Article 2– Le dernier alinéa de l’article VI-28 de la loi n°2025-021 portant loi de finances pour 2026 est déclaré non conforme à la Constitution et doit être extirpé.
Article 3.- L’article 264 bis (nouveau) de la loi n°2025-021 portant loi de finances pour 2026 a un caractère réglementaire.
Article 4.- Les articles 19 et 20 de la loi n°2025-021 portant loi de finances pour 2026 sont déclarés non conformes à la Constitution et doivent être extirpés.

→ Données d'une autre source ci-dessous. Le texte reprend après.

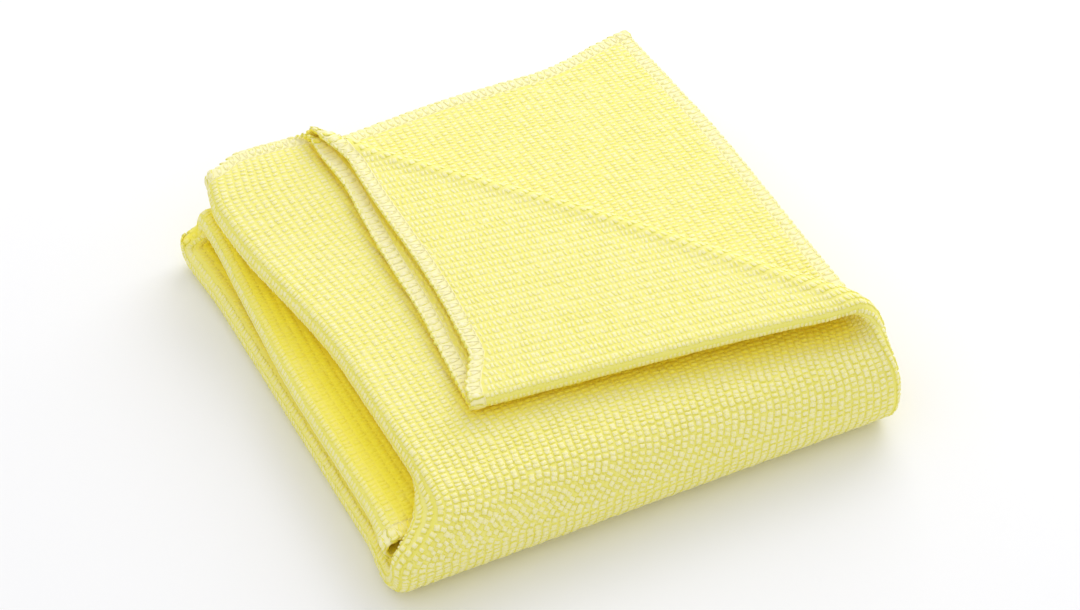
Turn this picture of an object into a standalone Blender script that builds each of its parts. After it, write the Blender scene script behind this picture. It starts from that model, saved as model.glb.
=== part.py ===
"""A microfibre cleaning cloth, folded in thirds both ways, with one corner turned back.

The cloth is one thin slab. It is scored wherever it will bend, then every point of it is carried
through the folds in the order that hands would make them:

    fold_across   the right third, then the left third, go under the middle one: a strip of 3 plies
    turn_back     the upper two plies of the strip's free end are turned back over a slanting crease
    fold_along    the strip goes back and forth: bottom run, U-turn at the back, middle run inside,
                  and a wide front roll up to the top run
    settle_pile   the pile leans and swells a little, as soft cloth does

Each fold maps space one to one, so the plies can't cut each other. +X runs along the front roll,
+Y from the roll to the back, +Z up. The cloth rests on Z = 0.
"""
import math

import bmesh
import bpy
from mathutils import Vector

for leftover in list(bpy.data.objects):
    bpy.data.objects.remove(leftover, do_unlink=True)

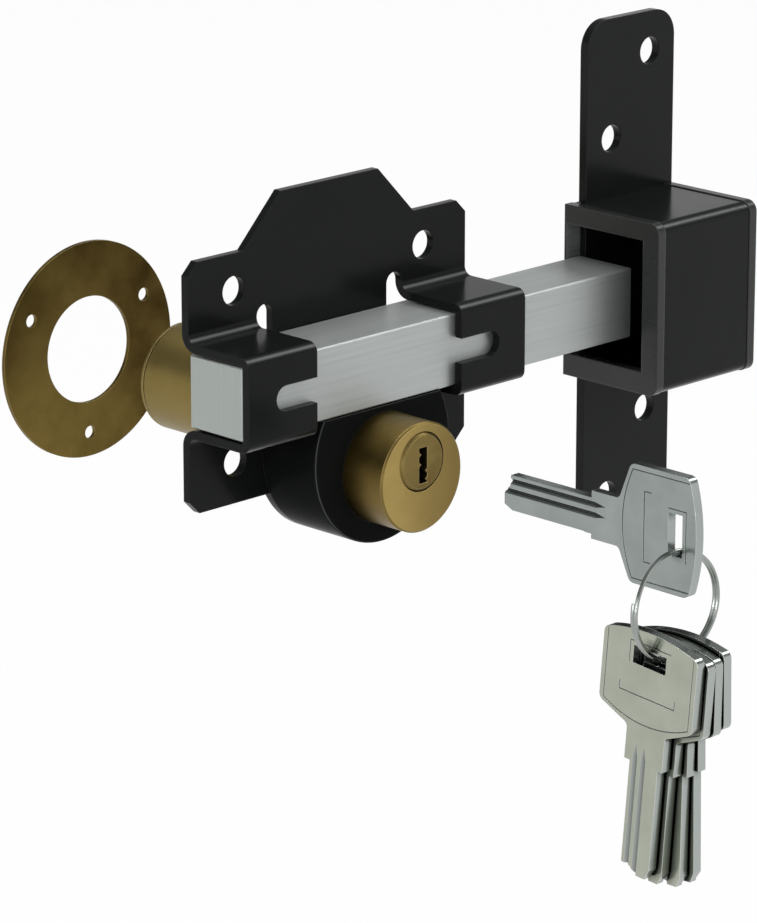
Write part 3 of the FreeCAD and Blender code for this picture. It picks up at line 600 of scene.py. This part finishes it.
def bolt_tangent(tree, at_end):
    around = tree.nodes.new("ShaderNodeTangent")
    around.direction_type = "RADIAL"
    around.axis = "X"
    return mixed(tree, "VECTOR", at_end, around.outputs[0], across_the_end)


def brushed_steel():
    tree, shader, place = start_finish("brushed_steel")
    long_side = place_group(tree, brushed, vector=place, stretch=(40.0, 3600.0, 3600.0))
    end_side = place_group(tree, brushed, vector=place, stretch=(4200.0, 4200.0, 60.0))
    along = math_node(tree, "ABSOLUTE", facing(tree, "true", "X"))
    at_end = math_node(tree, "GREATER_THAN", along, face_on)
    cloud = cloud_tone(tree, place, patch_size=0.03, contrast=1.3)
    edge_mask, rounded = round_edge(tree, radius=0.00018, sharpness=7.0, edge_share=0.5)
    bright = mixed_colour(tree, long_side["Tone"], long_side_dark, long_side_bright)
    dull = mixed_colour(tree, end_side["Tone"], end_dark, end_bright)
    # Edges take a bright tone: partly polish, partly a painted highlight along the bar's edges.
    colour = mixed_colour(tree, edge_mask, mixed_colour(tree, at_end, bright, dull), steel_edge_wear_and_highlight)
    height = mixed(tree, "FLOAT", at_end, long_side["Height"], end_side["Height"])
    normal = bump(tree, height, strength=0.8, distance=0.00003, normal=rounded)
    feed(tree, shader["Tangent"], bolt_tangent(tree, at_end))
    shader["Anisotropic"].default_value = 0.7
    end_finish(tree, shader, colour, spread(tree, cloud, low=0.38, high=0.50), normal, metallic=0.72)


brushed_steel()
print("finishes", list(finishes))

# %% [markdown]
# Turned brass
#
# The cylinders are turned, so the lathe's rings run round their axis, and the plugs get the
# same rings, as if faced off in their cylinder. Rings could be modelled as grooves, but they
# are far too fine. A noise texture that is fed only the distance from the axis and the depth
# gives just such rings. The axis lies lower on the front than on the rear, so its height is
# a value of the finish. The front cylinder's face is given a brighter tone than its sides,
# and a painted shade darkens it towards the keep.

# %% Turned brass
cylinder_axis_z = {"front": -0.0280, "rear": -0.0183}
ring_tone = (0.20, 0.140, 0.045)
brass_edge_wear_and_highlight = (0.62, 0.50, 0.26)
rings_per_metre = 5200.0
face_shade_per_metre = 40.0
face_shade_at_axis = 0.5
face_shade_most = 0.7


def lathe_rings(tree, place, centre_z):
    """The ring texture, and the X of the object, which the painted shade across the face needs."""
    centred = tree.nodes.new("ShaderNodeMapping")
    centred.inputs["Location"].default_value = (0.0, 0.0, -centre_z)
    feed(tree, centred.inputs["Vector"], place)
    at = split_xyz(tree, centred.outputs[0])
    square = math_node(tree, "ADD", times(tree, at["X"], at["X"]), times(tree, at["Z"], at["Z"]))
    path = tree.nodes.new("ShaderNodeCombineXYZ")
    feed(tree, path.inputs["X"], math_node(tree, "SQRT", square))
    feed(tree, path.inputs["Y"], at["Y"])
    return noise(tree, path.outputs[0], rings_per_metre, detail=2.0), at["X"]


def turned_brass(name, side, patch_size, contrast, low, high, face=None):
    """Face is a brighter low and high for the front face, or None where it has no such face."""
    tree, shader, place = start_finish(name)
    rings, x = lathe_rings(tree, place, cylinder_axis_z[side])
    cloud = cloud_tone(tree, place, patch_size, contrast)
    colour = mixed_colour(tree, cloud, low, high)
    if face is not None:
        # Painted shade: the front face darkens towards the keep, along the object's X.
        away = math_node(tree, "MULTIPLY_ADD", x, face_shade_per_metre, face_shade_at_axis)
        bright_face = mixed_colour(tree, cloud, *face)
        shaded_face = mixed_colour(tree, spread(tree, away, low=0.0, high=face_shade_most), bright_face, low)
        to_front = math_node(tree, "LESS_THAN", facing(tree, "object", "Y"), -face_on)
        colour = mixed_colour(tree, to_front, colour, shaded_face)
    colour = mixed_colour(tree, spread(tree, rings, low=0.0, high=0.35), colour, ring_tone)
    edge_mask, rounded = round_edge(tree, radius=0.0004, sharpness=5.0, edge_share=0.45)
    # Edges take a bright tone: partly polish, partly a painted highlight on the chamfer rim.
    colour = mixed_colour(tree, edge_mask, colour, brass_edge_wear_and_highlight)
    normal = bump(tree, rings, strength=0.25, distance=0.00001, normal=rounded)
    end_finish(tree, shader, colour, spread(tree, cloud, low=0.34, high=0.46), normal, metallic=1.0)


turned_brass("front_brass", "front", 0.014, 1.3, (0.110, 0.072, 0.018), (0.270, 0.190, 0.057),
             face=((0.30, 0.208, 0.062), (0.56, 0.415, 0.148)))
turned_brass("plug_brass", "front", 0.014, 2.4, (0.105, 0.069, 0.018), (0.250, 0.185, 0.063))
turned_brass("rear_brass", "rear", 0.024, 1.4, (0.165, 0.120, 0.031), (0.320, 0.246, 0.090))
print("finishes", list(finishes))

# %% [markdown]
# Aged brass sheet
#
# The escutcheon is thin sheet that has aged to a darker, cloudy brown, with small spots on
# top of the large patches. Two cloudy tones of different size, one mixed over the other,
# look like that without any drawn stain.

# %% Aged brass
aged_dark = (0.070, 0.041, 0.008)
aged_pale = (0.200, 0.142, 0.036)
aged_spot = (0.110, 0.072, 0.017)
aged_edge = (0.45, 0.34, 0.16)


def aged_brass():
    tree, shader, place = start_finish("aged_brass")
    cloud = cloud_tone(tree, place, patch_size=0.026, contrast=3.2)
    spots = cloud_tone(tree, place, patch_size=0.0035, contrast=2.0)
    edge_mask, rounded = round_edge(tree, radius=0.0003, sharpness=5.0, edge_share=0.4)
    colour = mixed_colour(tree, cloud, aged_dark, aged_pale)
    colour = mixed_colour(tree, spread(tree, spots, low=0.0, high=0.3), colour, aged_spot)
    colour = mixed_colour(tree, edge_mask, colour, aged_edge)
    normal = bump(tree, spots, strength=0.15, distance=0.00003, normal=rounded)
    end_finish(tree, shader, colour, spread(tree, cloud, low=0.30, high=0.46), normal, metallic=1.0)


aged_brass()
print("finishes", list(finishes))

# %% [markdown]
# Nickel silver keys
#
# The keys are nickel silver, ground flat and tumbled: satin faces with a slight cloud,
# bright rims, and cut sides with a lighter tone of their own, which is partly a painted
# highlight. The flat faces are found by the object's own normal, because the keys swing.
# The recess mask turns faces in a gap or an engraved line nearly black, and cut sides less
# so, by each key's groove share: painted shade in the gaps between keys, dirt in the lines.

# %% Nickel silver
key_rim = (0.80, 0.82, 0.79)
dirt_and_shade_black = (0.020, 0.026, 0.021)
flat_dirt_and_shade = 0.95


def nickel_silver(name, low, high, side, groove_dirt_and_shade):
    tree, shader, place = start_finish(name)
    cloud = cloud_tone(tree, place, patch_size=0.010, contrast=1.6)
    grain = place_group(tree, brushed, vector=place, stretch=(900.0, 900.0, 2600.0))
    across = math_node(tree, "ABSOLUTE", facing(tree, "object", "X"))
    flat = math_node(tree, "GREATER_THAN", across, face_on)
    edge_mask, rounded = round_edge(tree, radius=0.0003, sharpness=5.0, edge_share=0.6)
    # The cut sides get a lighter tone of their own, partly a painted highlight of the light they catch.
    colour = mixed_colour(tree, flat, side, mixed_colour(tree, cloud, low, high))
    colour = mixed_colour(tree, spread(tree, grain["Tone"], low=0.0, high=0.22), colour, low)
    colour = mixed_colour(tree, edge_mask, colour, key_rim)
    # Dirt and painted shade: the recess mask darkens lines, grooves and the gaps between keys nearly to
    # black.
    deep = place_group(tree, recess, distance=0.0030, contrast=2.0)["Mask"]
    dark = times(tree, deep, spread(tree, flat, low=groove_dirt_and_shade, high=flat_dirt_and_shade))
    colour = mixed_colour(tree, dark, colour, dirt_and_shade_black)
    normal = bump(tree, grain["Height"], strength=0.15, distance=0.00001, normal=rounded)
    end_finish(tree, shader, colour, spread(tree, cloud, low=0.14, high=0.26), normal, metallic=1.0)


nickel_silver("key_silver", low=(0.245, 0.275, 0.265), high=(0.36, 0.39, 0.38),
              side=(0.37, 0.40, 0.39), groove_dirt_and_shade=0.9)
nickel_silver("spare_silver", low=(0.34, 0.36, 0.29), high=(0.46, 0.48, 0.41),
              side=(0.40, 0.43, 0.42), groove_dirt_and_shade=0.6)
print("finishes", list(finishes))

# %% [markdown]
# Wire and machined steel
#
# The split ring is polished wire, and the gears, pins and screws inside are machined steel.
# Both are plain bright metal. What sets them apart is the tone and how rough they are, so
# one recipe makes both.

# %% Bright metal


def bright_metal(name, low, high, roughness):
    tree, shader, place = start_finish(name)
    cloud = cloud_tone(tree, place, patch_size=0.004, contrast=1.4)
    colour = mixed_colour(tree, cloud, low, high)
    normal = bump(tree, cloud_tone(tree, place, patch_size=0.0006), strength=0.08, distance=0.00001)
    end_finish(tree, shader, colour, spread(tree, cloud, *roughness), normal, metallic=1.0)


bright_metal("polished_wire", (0.26, 0.28, 0.26), (0.40, 0.42, 0.40), roughness=(0.18, 0.28))
bright_metal("machined_steel", (0.36, 0.37, 0.37), (0.50, 0.51, 0.51), roughness=(0.28, 0.4))
print("finishes", list(finishes))

# %% [markdown]
# Who wears what
#
# The shapes are right as they come, so no piece is replaced. Each one keeps its mesh and
# gets its finish in its material slot. The table is kept by finish, so that pieces cut from
# the same stock stay together.

# %% Dress the nodes
worn_by = {
    "lock_enamel": ["lock_plate"],
    "casing_enamel": ["gear_casing"],
    "strap_enamel": ["keep_strap"],
    "box_enamel": ["keep_box"],
    "moulded_black": ["keep_mouth_cap", "keep_end_cap"],
    "brushed_steel": ["lock_bolt"],
    "front_brass": ["front_cylinder", "front_driver_pins"],
    "plug_brass": ["front_plug", "front_key_pins"],
    "rear_brass": ["rear_cylinder", "rear_plug", "rear_key_pins", "rear_driver_pins"],
    "aged_brass": ["escutcheon"],
    "key_silver": ["main_key"],
    "spare_silver": ["spare_key_1", "spare_key_2", "spare_key_3", "spare_key_4"],
    "polished_wire": ["key_ring"],
    "machined_steel": ["drive_gear", "idler_gear", "idler_stud", "bolt_stop_pin", "tail_bar",
                       "front_plug_clip", "rear_plug_clip", "front_pin_springs", "rear_pin_springs",
                       "casing_screws", "front_cylinder_screws", "rear_cylinder_screws",
                       "cylinder_spacers"],
}
for finish, names in worn_by.items():
    for name in names:
        for slot in node[name].material_slots:
            slot.material = finishes[finish]
dressed = {name for names in worn_by.values() for name in names}
print("dressed", len(dressed), "left", sorted(set(node) - dressed))
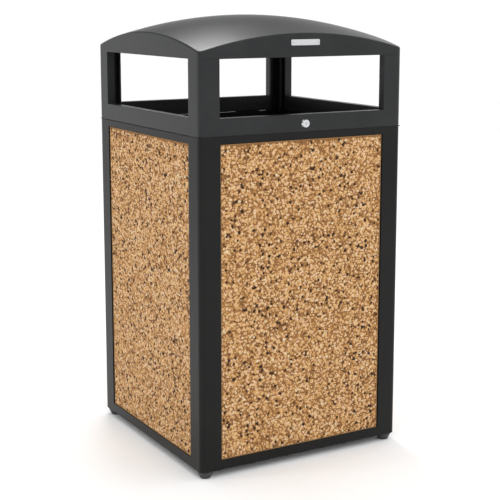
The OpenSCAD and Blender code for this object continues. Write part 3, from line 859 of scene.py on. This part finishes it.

Article 5.–Les autres dispositions de la loi n°2025-021 portant loi de finances pour 2026 sont conformes à la Constitution.
Article 6.– La présente Décision sera notifiée au Président de la Refondation de la République, au Premier Ministre, Chef du Gouvernement, au Président de l’Assemblée Nationale et au Président du Sénat ad intérim et publiée au Journal officiel de la République.
Ainsi délibéré en audience privée tenue à Antananarivo, le jeudi dix-huit décembre l’an deux mille vingt-cinq à dix heures, la Haute Cour Constitutionnelle étant composée de :
Monsieur FLORENT Rakotoarisoa, Président
Monsieur NOELSON William, Haut Conseiller – Doyen
Madame RATOVONELINJAFY RAZANOARISOA Germaine Bakoly, Haut Conseiller
Madame RAKOTONIAINA RAVEROHANITRAMBOLATIANIONY Antonia, Haut Conseiller
Monsieur MBALO Ranaivo Fidèle, Haut Conseiller
Monsieur RASOLO Nandrasana Georges Merlin, Haut Conseiller
Madame RAZANADRAINIARISON RAHELIMANANTSOA Rondro Lucette, Haut Conseiller
Madame ANDRIAMAHOLY RANAIVOSON Rojoniaina, Haut Conseiller ;
Et assistée de Maître RALISON Samuel Andriamorasoa, Greffier en Chef.